PROVIDED MATERIAL:
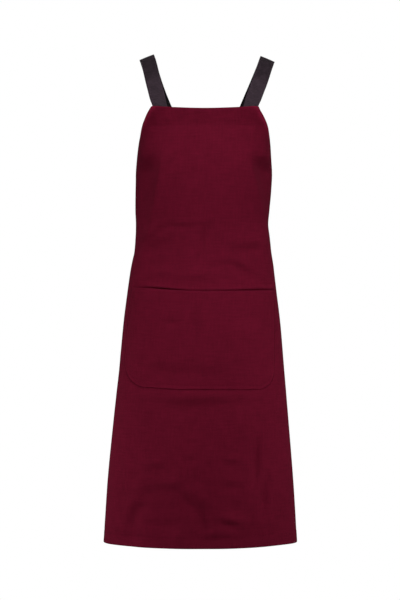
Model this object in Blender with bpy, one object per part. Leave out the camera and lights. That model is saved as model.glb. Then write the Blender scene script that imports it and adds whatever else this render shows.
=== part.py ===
"""A cotton cross-back bib apron in its worn shape.

Four sewn pieces, each one closed solid:
  apron_panel   the bib and the wrap-round skirt, cut as one sheet of cloth
  pocket        the wide patch pocket across the front of the skirt
  strap_left    tape from the bib's left top corner over the left shoulder to the right back corner
  strap_right   tape from the bib's right top corner over the right shoulder to the left back corner

Tables and sizes are in millimetres and degrees, and the meshes are written in metres.
The origin lies midway between the two strap crests. +Z is up, the front faces -Y and +X is the
side that is on the right when one looks at the front.
"""

import math

import bmesh
import bpy
import numpy as np

MM = 0.001

# ---------------------------------------------------------------- driving sizes
CLOTH_WALL = 1.2          # cloth of the panel and the pocket
STRAP_WALL = 1.6          # woven tape of the straps
STRAP_WIDTH = 32.0
POCKET_GAP = 0.9          # air between the pocket's sewn edges and the panel
LAP_GAP = 1.0             # air between a strap's hidden ends and the inside of the panel
BIB_TOP = -108.0
BIB_TOP_SAG = 4.0         # how far the middle of the bib's top edge hangs below its corners
HEM = -1009.0
FRONT_LAP = 38.0          # strap length hidden behind the bib's top hem
BACK_LAP = 30.0           # strap length hidden inside the back corner
POCKET_TOP = -486.0
POCKET_BOTTOM = -688.0
POCKET_CORNERS = (52.0, 38.0)   # radii of the rounded lower corners, left and right
POCKET_SLACK = 9.5        # how far the middle of the pocket mouth stands off the panel
PANEL_COLUMNS = 36
POCKET_COLUMNS = 30
POCKET_ROWS = 12
STRAP_COLUMNS = 3
STRAP_STEP = 13.0         # length of one facet of tape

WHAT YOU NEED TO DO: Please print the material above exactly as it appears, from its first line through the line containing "left back corner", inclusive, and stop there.

SOLUTION FOR THIS TASK:
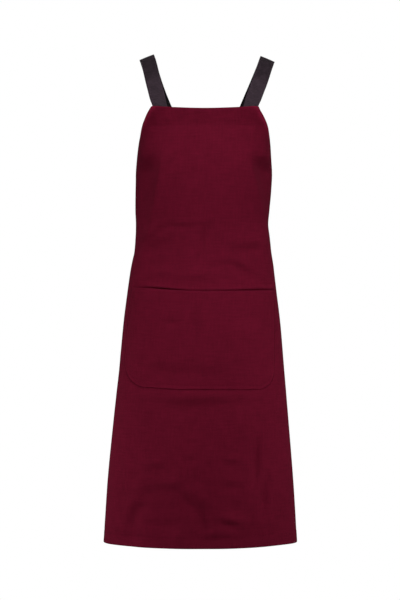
Model this object in Blender with bpy, one object per part. Leave out the camera and lights. That model is saved as model.glb. Then write the Blender scene script that imports it and adds whatever else this render shows.
=== part.py ===
"""A cotton cross-back bib apron in its worn shape.

Four sewn pieces, each one closed solid:
  apron_panel   the bib and the wrap-round skirt, cut as one sheet of cloth
  pocket        the wide patch pocket across the front of the skirt
  strap_left    tape from the bib's left top corner over the left shoulder to the right back corner
  strap_right   tape from the bib's right top corner over the right shoulder to the left back corner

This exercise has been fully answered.